Here we can see that there is no relationship of Logit Staying Rate and Tenure. There does not seem to be any trend that can be found here.

(d-3) Evaluate whether the deviance residuals are normally distributed by producing a QQ plot and histogram of the deviance residuals. What do you conclude?

res2 = resid(model2, type="deviance")

boxplot(res2~Num.Of.Products,
    xlab="Number of Products", 
    ylab="Std residuals",
    data=data)

boxplot(res2~Age.Group,
    xlab="Age Group", 
    ylab="Std residuals",
    data=data)

boxplot(res2~Gender,
    xlab="Gender", 
    ylab="Std residuals",
    data=data)

boxplot(res2~Tenure,
    xlab="Tenure", 
    ylab="Std residuals",
    data=data)

boxplot(res2~Is.Active.Member,
    xlab="Is Active Member", 
    ylab="Std residuals",
    data=data)

qqnorm(res2, ylab="Std residuals")
qqline(res2, col="blue", lwd=2)

hist(res2, 10, xlab="Std residuals", main="")

hist(res2, 30, xlab="Std residuals", main="")

– We see that the Normal QQ Plot tail is better than before

– Also Histogram is showing improvement too

So we can say that the model is NORMAL

(d-4) Calculate the estimated dispersion parameter for this model. Is this an overdispersed model?

As per the lessons, the overdispersion parameter is given by

\[ \frac{D}{(n-p-1)} \]
where D is the sum of squares of the deviances

D2 <- sum(residuals(model2,type='deviance')^2)
n2 <- nrow(data)
p2 <- length(coef(model2))-1
dispersion_parameter2 <- D2/(n2-p2-1)
dispersion_parameter2
## [1] 1.08233

As per the general rule mentioned in the lesson, if \(𝜙>2\) then overdispersed model - so here since dispersion_parameter is LESS than 2, i.e. 1.08233, this model is considered to NOT BE overdispersed

(e) 4 pts - Overall, would you say model2 is a good-fitting model? If so, why? If not, what would you suggest to improve the fit and why? Note: We are not asking you to spend hours finding the best possible model but to offer plausible suggestions along with your reasoning.
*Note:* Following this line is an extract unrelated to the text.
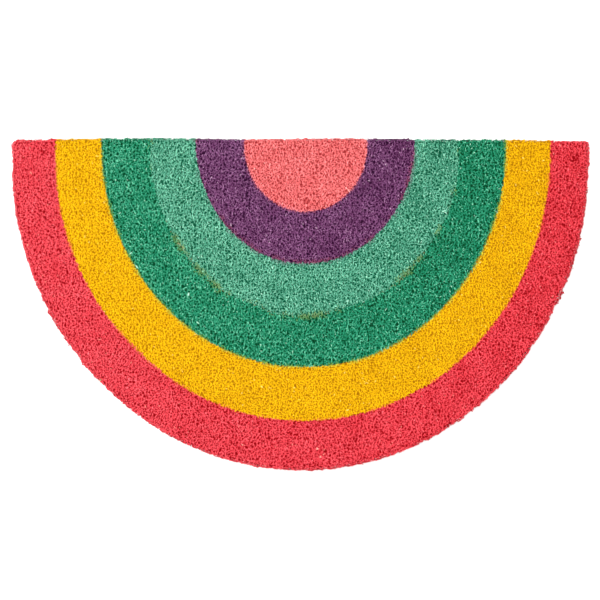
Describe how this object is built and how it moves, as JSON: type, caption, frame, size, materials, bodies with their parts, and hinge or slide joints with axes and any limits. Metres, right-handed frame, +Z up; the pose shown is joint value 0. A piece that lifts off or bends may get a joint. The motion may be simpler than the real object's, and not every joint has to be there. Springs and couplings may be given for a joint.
{
  "type": "half-round rainbow coir doormat",
  "caption": "Half-round flat coir doormat with a cut pile, printed in concentric rainbow arches, lying flat on the floor.",
  "frame": {"origin": "middle of the mat's footprint box, on the underside, where it rests on the floor", "axes": "+X along the straight edge, +Y from the round edge towards the straight edge, +Z up through the pile"},
  "size_m": [0.702, 0.4038, 0.015],
  "materials": {
    "coir_red": "dull dyed coir fibre, coral red",
    "coir_yellow": "dull dyed coir fibre, golden yellow",
    "coir_green": "dull dyed coir fibre, emerald green",
    "coir_teal": "dull dyed coir fibre, pale sea green",
    "coir_purple": "dull dyed coir fibre, plum purple",
    "coir_pink": "dull dyed coir fibre, coral pink",
    "coir_natural": "undyed brown coir fibre",
    "backing": "matt flexible vinyl, plain"
  },
  "bodies": {
    "root": {"mat": "coir_red"}
  },
  "joints": []
}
with(model1, cbind(res.deviance = deviance, df = df.residual,
               p = pchisq(deviance, df.residual, lower.tail=FALSE)))
##      res.deviance  df          p
## [1,]       632.04 156 1.5526e-58
with(model2, cbind(res2.deviance = deviance(model2), df = df.residual(model2),
               p = pchisq(deviance(model2), df.residual(model2), lower.tail=FALSE)))
##      res2.deviance  df         p
## [1,]      162.3495 150 0.2319118

As seen from the Boxplots, QQ Plot and Histogram, we can see that the overall normality has been improved.

The GOF tests also shows that we have a large p-value (which is what we want)

So the model2 is mostly better than model1

Question 5: Prediction - 9 pts

Suppose there is an employee with the following characteristics:

  1. Age.Group: 2

  2. Gender: 0

  3. Tenure: 2

  4. Num.Of.Products: 2

  5. Is.Active.Member: 1

(a) 3 pts - Predict their probability of staying using model1.

Age.Group <- '2'
Gender <- '0'
Tenure <- 2
Num.Of.Products <- '2'
Is.Active.Member <- '1'

new_employee <- data.frame(Age.Group,Gender,Tenure,Num.Of.Products,Is.Active.Member)

prediction_test <- predict(model1,new_employee,type="response")
prediction_test
##         1 
## 0.1997319

Staying probability will be 19.97319%

(b) 3 pts - Predict their probability of staying using model2.

Age.Group <- "Twenties"
Gender <- "Female"
Tenure <- 2
Num.Of.Products <- "2"
Is.Active.Member <- "Active_Member"

new_employee2 <- data.frame(Age.Group, Gender, Tenure, Num.Of.Products, Is.Active.Member)

prediction_test2 <- predict(model2,new_employee2,type="response")


prediction_test2
##          1 
## 0.08490958

Staying probability will be 8.490958 %

(c) 3 pts - Comment on how your predictions compare.i.e. which model is more reliable based on the analysis?

As discussed above, model2 is fit better than model1. So for this new employee I would prefer to keep 8.490958 % as the probability of the employee staying.